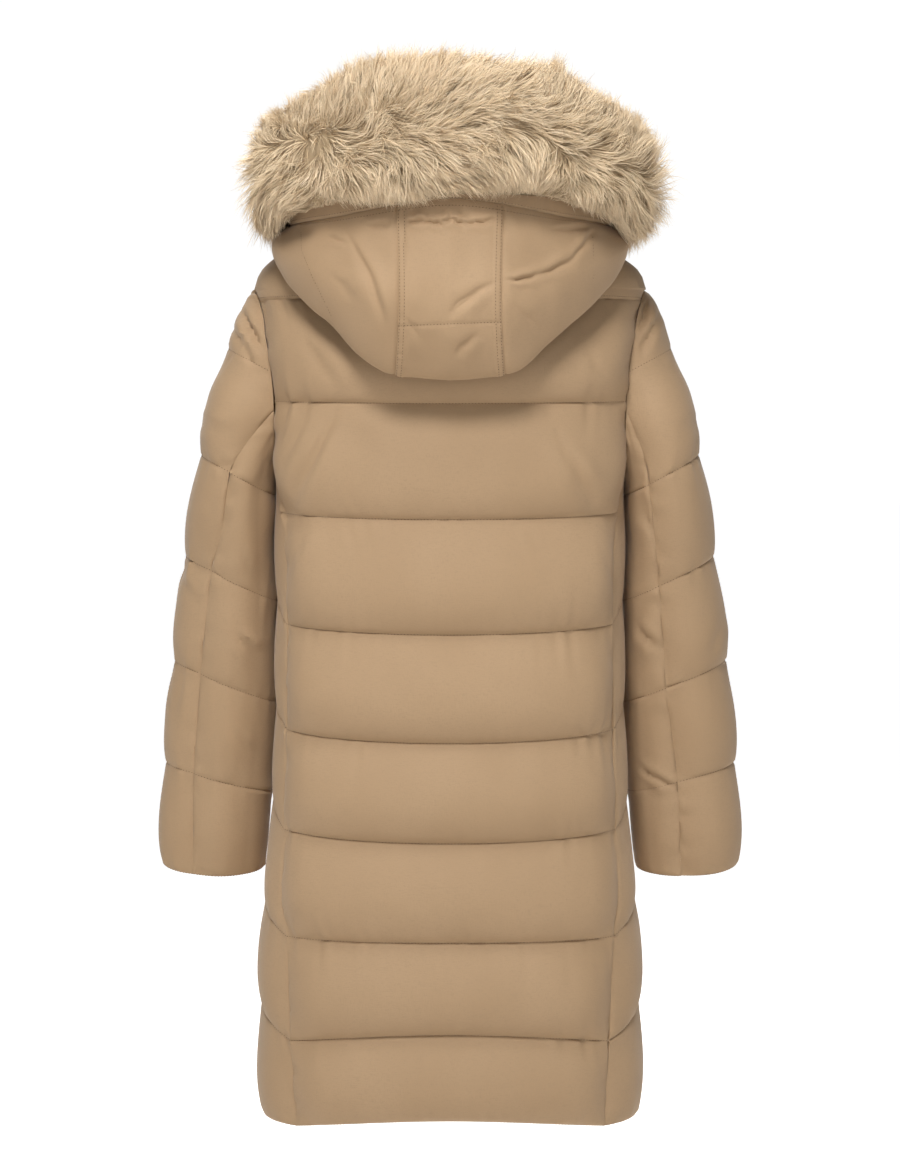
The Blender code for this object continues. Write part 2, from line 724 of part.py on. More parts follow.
def sleeve_outer(make, side, mirrored):
    rows = quilt_rows(4)[:-1] + [4.0, 4.16, 4.36, SLEEVE_SEAM_TOP, 4.77, 5.0]
    shares = list(rows)
    for step in (0.25, 0.5, 0.75, 1.0):
        share = 1.0 - (1.0 - step) ** 2
        rows.append(blend(5.0, SHOULDER, share))
        shares.append(5.0 + 0.999 * share)
    places = []
    for station in rows:
        if station <= SLEEVE_SEAM_TOP:
            back, front = sleeve_seam(side, station)
        elif station < SHOULDER:
            back, front = armhole_angle(station, 1), armhole_angle(station, -1)
        else:
            back, front = 0.0, 0.0
        places.append([(blend(front, back, c / SLEEVE_COLUMNS), station)
                       for c in range(SLEEVE_COLUMNS + 1)])
    grids = piece_grids(places, sleeve_point, sleeve_normal, sleeve_puff(places, shares),
                        ARMHOLE_GAP, ("start", "end"))
    outside, inside = grids
    for points in (outside, inside):
        away = (points[-2][SLEEVE_COLUMNS // 2] - points[-1][0]).normalized() * ARMHOLE_GAP
        points[-1] = [points[-1][0] + away for _ in points[-1]]
    make("sleeve_outer_" + side, grids, mirrored)


def sleeve_inner(make, side, mirrored):
    lower_rows = quilt_rows(4)
    places, rows = [], []
    for station in lower_rows:
        back, front = sleeve_seam(side, station)
        places.append([(blend(back, front + 2.0 * math.pi, c / SLEEVE_COLUMNS), station)
                       for c in range(SLEEVE_COLUMNS + 1)])
        rows.append(station)
    base = places[-1]
    ends = armhole_angle(SLEEVE_SEAM_TOP, 1), armhole_angle(SLEEVE_SEAM_TOP, -1) + 2.0 * math.pi
    top = []
    for c in range(SLEEVE_COLUMNS + 1):
        angle = blend(ends[0], ends[1], c / SLEEVE_COLUMNS)
        turned = angle if angle <= math.pi else angle - 2.0 * math.pi
        top.append((angle, armhole_station(turned)))
    for step in (0.16 / 0.55, 0.36 / 0.55, 1.0):
        places.append([(blend(low[0], high[0], step), blend(low[1], high[1], step))
                       for low, high in zip(base, top)])
        rows.append(4.0 + 0.999 * step)
    grids = piece_grids(places, sleeve_point, sleeve_normal, sleeve_puff(places, rows),
                        0.5 * SEAM_GAP, ("start", "end"))
    outside, inside = grids
    for points in (outside, inside):
        for c in range(SLEEVE_COLUMNS + 1):
            away = points[-2][c] - points[-1][c]
            points[-1][c] = points[-1][c] + away.normalized() * ARMHOLE_GAP
    make("sleeve_inner_" + side, grids, mirrored)


# ---------------------------------------------------------------- collar, hood, band and fur

def collar_point(angle, rise):
    """Point of the collar's middle surface, standing on the neckline."""
    foot = torso_point(angle, 0.0)
    shrink = 1.0 - 0.06 * rise
    return Vector((foot.x * shrink, foot.y * shrink, foot.z + SEAM_GAP + COLLAR_HEIGHT * rise))


def collar_normal(angle, rise):
    step = 0.01
    round_way = collar_point(angle + step, rise) - collar_point(angle - step, rise)
    return round_way.cross(Vector((0.0, 0.0, 1.0))).normalized()


def collar_puff(rise):
    return COLLAR_PUFF * math.sin(math.pi * rise) + COLLAR_EDGE_PUFF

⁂

Word for word, write out all of the data above.

Exercise solution:
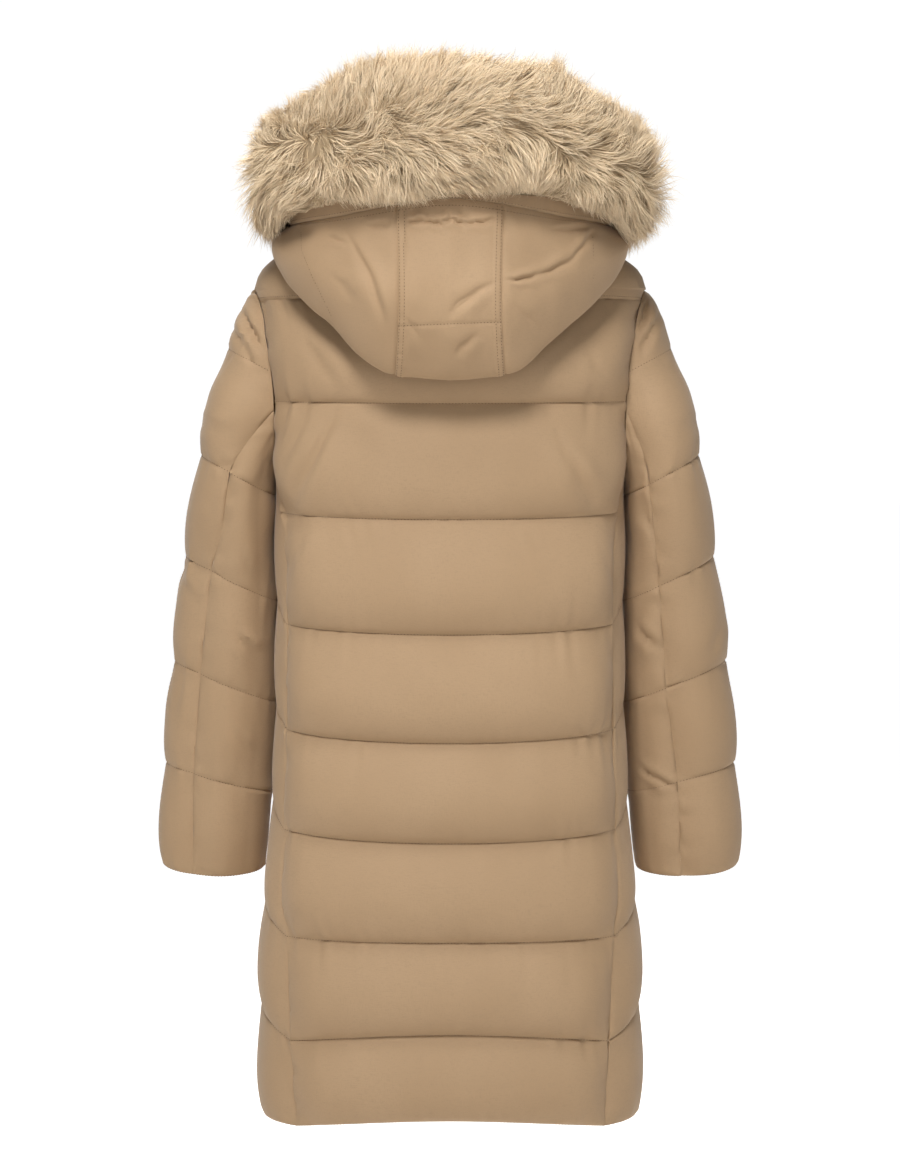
The Blender code for this object continues. Write part 2, from line 724 of part.py on. More parts follow.
def sleeve_outer(make, side, mirrored):
    rows = quilt_rows(4)[:-1] + [4.0, 4.16, 4.36, SLEEVE_SEAM_TOP, 4.77, 5.0]
    shares = list(rows)
    for step in (0.25, 0.5, 0.75, 1.0):
        share = 1.0 - (1.0 - step) ** 2
        rows.append(blend(5.0, SHOULDER, share))
        shares.append(5.0 + 0.999 * share)
    places = []
    for station in rows:
        if station <= SLEEVE_SEAM_TOP:
            back, front = sleeve_seam(side, station)
        elif station < SHOULDER:
            back, front = armhole_angle(station, 1), armhole_angle(station, -1)
        else:
            back, front = 0.0, 0.0
        places.append([(blend(front, back, c / SLEEVE_COLUMNS), station)
                       for c in range(SLEEVE_COLUMNS + 1)])
    grids = piece_grids(places, sleeve_point, sleeve_normal, sleeve_puff(places, shares),
                        ARMHOLE_GAP, ("start", "end"))
    outside, inside = grids
    for points in (outside, inside):
        away = (points[-2][SLEEVE_COLUMNS // 2] - points[-1][0]).normalized() * ARMHOLE_GAP
        points[-1] = [points[-1][0] + away for _ in points[-1]]
    make("sleeve_outer_" + side, grids, mirrored)


def sleeve_inner(make, side, mirrored):
    lower_rows = quilt_rows(4)
    places, rows = [], []
    for station in lower_rows:
        back, front = sleeve_seam(side, station)
        places.append([(blend(back, front + 2.0 * math.pi, c / SLEEVE_COLUMNS), station)
                       for c in range(SLEEVE_COLUMNS + 1)])
        rows.append(station)
    base = places[-1]
    ends = armhole_angle(SLEEVE_SEAM_TOP, 1), armhole_angle(SLEEVE_SEAM_TOP, -1) + 2.0 * math.pi
    top = []
    for c in range(SLEEVE_COLUMNS + 1):
        angle = blend(ends[0], ends[1], c / SLEEVE_COLUMNS)
        turned = angle if angle <= math.pi else angle - 2.0 * math.pi
        top.append((angle, armhole_station(turned)))
    for step in (0.16 / 0.55, 0.36 / 0.55, 1.0):
        places.append([(blend(low[0], high[0], step), blend(low[1], high[1], step))
                       for low, high in zip(base, top)])
        rows.append(4.0 + 0.999 * step)
    grids = piece_grids(places, sleeve_point, sleeve_normal, sleeve_puff(places, rows),
                        0.5 * SEAM_GAP, ("start", "end"))
    outside, inside = grids
    for points in (outside, inside):
        for c in range(SLEEVE_COLUMNS + 1):
            away = points[-2][c] - points[-1][c]
            points[-1][c] = points[-1][c] + away.normalized() * ARMHOLE_GAP
    make("sleeve_inner_" + side, grids, mirrored)


# ---------------------------------------------------------------- collar, hood, band and fur

def collar_point(angle, rise):
    """Point of the collar's middle surface, standing on the neckline."""
    foot = torso_point(angle, 0.0)
    shrink = 1.0 - 0.06 * rise
    return Vector((foot.x * shrink, foot.y * shrink, foot.z + SEAM_GAP + COLLAR_HEIGHT * rise))


def collar_normal(angle, rise):
    step = 0.01
    round_way = collar_point(angle + step, rise) - collar_point(angle - step, rise)
    return round_way.cross(Vector((0.0, 0.0, 1.0))).normalized()


def collar_puff(rise):
    return COLLAR_PUFF * math.sin(math.pi * rise) + COLLAR_EDGE_PUFF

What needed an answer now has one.